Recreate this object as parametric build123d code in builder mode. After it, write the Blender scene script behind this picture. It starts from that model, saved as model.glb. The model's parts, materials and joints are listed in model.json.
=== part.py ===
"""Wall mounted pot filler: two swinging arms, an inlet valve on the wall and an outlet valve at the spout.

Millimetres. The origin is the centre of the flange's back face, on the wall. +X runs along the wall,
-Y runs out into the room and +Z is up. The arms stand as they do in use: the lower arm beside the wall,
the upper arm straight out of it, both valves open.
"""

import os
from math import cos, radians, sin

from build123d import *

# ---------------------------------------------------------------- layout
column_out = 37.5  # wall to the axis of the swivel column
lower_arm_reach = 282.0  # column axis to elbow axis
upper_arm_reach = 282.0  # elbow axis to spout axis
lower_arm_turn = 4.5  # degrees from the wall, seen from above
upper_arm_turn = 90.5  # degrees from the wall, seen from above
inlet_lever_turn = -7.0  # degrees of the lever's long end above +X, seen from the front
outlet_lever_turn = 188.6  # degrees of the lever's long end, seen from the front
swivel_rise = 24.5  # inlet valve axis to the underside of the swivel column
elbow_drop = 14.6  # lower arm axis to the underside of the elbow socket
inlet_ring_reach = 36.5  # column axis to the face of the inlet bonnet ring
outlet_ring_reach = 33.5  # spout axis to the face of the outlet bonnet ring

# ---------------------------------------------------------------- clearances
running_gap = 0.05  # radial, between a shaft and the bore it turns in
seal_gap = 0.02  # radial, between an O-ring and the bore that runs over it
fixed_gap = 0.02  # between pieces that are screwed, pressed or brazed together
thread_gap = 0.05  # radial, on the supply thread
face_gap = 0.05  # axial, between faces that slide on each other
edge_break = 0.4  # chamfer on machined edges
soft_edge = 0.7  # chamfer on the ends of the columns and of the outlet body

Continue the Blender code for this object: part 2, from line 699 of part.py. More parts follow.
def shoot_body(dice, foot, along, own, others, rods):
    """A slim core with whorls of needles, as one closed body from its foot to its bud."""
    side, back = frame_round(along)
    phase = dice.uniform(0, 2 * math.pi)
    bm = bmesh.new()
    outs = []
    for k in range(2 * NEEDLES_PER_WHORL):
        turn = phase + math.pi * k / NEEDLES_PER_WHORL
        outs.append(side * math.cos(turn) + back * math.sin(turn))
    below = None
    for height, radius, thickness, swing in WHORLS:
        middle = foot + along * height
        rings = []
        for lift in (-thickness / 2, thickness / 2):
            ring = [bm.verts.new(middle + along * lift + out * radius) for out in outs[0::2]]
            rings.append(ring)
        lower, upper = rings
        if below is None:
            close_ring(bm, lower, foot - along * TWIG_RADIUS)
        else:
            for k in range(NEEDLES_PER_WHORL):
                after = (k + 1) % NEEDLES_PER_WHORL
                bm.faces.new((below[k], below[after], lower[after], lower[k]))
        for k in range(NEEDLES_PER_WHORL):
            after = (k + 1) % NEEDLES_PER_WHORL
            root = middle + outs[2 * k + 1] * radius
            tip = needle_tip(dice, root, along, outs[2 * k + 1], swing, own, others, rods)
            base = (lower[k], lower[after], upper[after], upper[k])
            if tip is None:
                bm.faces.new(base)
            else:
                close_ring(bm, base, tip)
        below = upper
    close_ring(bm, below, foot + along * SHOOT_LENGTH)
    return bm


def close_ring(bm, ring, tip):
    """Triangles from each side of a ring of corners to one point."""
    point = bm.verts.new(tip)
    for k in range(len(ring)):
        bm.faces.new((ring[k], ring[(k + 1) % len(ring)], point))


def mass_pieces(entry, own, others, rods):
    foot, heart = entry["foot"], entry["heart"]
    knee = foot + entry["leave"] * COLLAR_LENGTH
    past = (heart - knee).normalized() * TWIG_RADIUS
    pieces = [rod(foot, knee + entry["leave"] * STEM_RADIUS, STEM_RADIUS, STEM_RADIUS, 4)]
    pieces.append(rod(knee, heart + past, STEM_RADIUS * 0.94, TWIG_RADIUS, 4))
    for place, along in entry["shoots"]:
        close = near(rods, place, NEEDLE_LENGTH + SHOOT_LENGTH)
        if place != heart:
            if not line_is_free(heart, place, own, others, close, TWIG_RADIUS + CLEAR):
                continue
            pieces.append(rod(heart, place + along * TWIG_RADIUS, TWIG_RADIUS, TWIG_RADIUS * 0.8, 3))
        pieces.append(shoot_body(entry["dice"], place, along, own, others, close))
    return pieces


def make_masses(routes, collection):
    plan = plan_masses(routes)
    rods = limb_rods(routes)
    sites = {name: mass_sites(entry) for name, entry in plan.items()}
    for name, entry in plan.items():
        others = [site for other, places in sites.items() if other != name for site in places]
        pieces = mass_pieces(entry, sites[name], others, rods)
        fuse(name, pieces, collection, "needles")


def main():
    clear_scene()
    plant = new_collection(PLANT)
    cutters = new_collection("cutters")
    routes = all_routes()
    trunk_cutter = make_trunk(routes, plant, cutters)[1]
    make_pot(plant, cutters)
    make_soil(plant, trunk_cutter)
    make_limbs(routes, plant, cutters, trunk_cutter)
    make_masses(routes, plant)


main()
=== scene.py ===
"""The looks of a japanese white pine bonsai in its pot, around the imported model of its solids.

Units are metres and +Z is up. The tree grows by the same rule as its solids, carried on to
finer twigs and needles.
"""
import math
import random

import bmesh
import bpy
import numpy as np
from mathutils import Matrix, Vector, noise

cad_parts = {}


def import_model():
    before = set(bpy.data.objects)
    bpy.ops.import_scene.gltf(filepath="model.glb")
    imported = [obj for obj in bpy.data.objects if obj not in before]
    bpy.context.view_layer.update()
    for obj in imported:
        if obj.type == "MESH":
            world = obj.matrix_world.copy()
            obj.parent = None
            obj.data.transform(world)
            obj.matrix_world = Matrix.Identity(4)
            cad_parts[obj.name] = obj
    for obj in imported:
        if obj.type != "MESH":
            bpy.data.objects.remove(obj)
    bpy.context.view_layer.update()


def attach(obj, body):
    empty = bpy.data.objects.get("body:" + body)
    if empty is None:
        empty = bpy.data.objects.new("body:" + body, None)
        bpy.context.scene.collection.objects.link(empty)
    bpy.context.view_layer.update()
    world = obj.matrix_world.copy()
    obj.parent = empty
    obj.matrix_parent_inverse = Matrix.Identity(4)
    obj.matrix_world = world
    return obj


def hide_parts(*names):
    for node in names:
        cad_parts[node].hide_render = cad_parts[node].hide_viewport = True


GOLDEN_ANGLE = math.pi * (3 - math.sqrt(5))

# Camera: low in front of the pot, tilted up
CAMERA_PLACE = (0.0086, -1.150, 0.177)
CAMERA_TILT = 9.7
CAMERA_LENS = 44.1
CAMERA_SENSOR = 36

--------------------

» What you have to do: Please print exactly, and only, the lines from the line with "own, others, close))" to the line with "obj.data.transform(world)", both included.

» Response to the exercise:
        pieces.append(shoot_body(entry["dice"], place, along, own, others, close))
    return pieces


def make_masses(routes, collection):
    plan = plan_masses(routes)
    rods = limb_rods(routes)
    sites = {name: mass_sites(entry) for name, entry in plan.items()}
    for name, entry in plan.items():
        others = [site for other, places in sites.items() if other != name for site in places]
        pieces = mass_pieces(entry, sites[name], others, rods)
        fuse(name, pieces, collection, "needles")


def main():
    clear_scene()
    plant = new_collection(PLANT)
    cutters = new_collection("cutters")
    routes = all_routes()
    trunk_cutter = make_trunk(routes, plant, cutters)[1]
    make_pot(plant, cutters)
    make_soil(plant, trunk_cutter)
    make_limbs(routes, plant, cutters, trunk_cutter)
    make_masses(routes, plant)


main()
=== scene.py ===
"""The looks of a japanese white pine bonsai in its pot, around the imported model of its solids.

Units are metres and +Z is up. The tree grows by the same rule as its solids, carried on to
finer twigs and needles.
"""
import math
import random

import bmesh
import bpy
import numpy as np
from mathutils import Matrix, Vector, noise

cad_parts = {}


def import_model():
    before = set(bpy.data.objects)
    bpy.ops.import_scene.gltf(filepath="model.glb")
    imported = [obj for obj in bpy.data.objects if obj not in before]
    bpy.context.view_layer.update()
    for obj in imported:
        if obj.type == "MESH":
            world = obj.matrix_world.copy()
            obj.parent = None
            obj.data.transform(world)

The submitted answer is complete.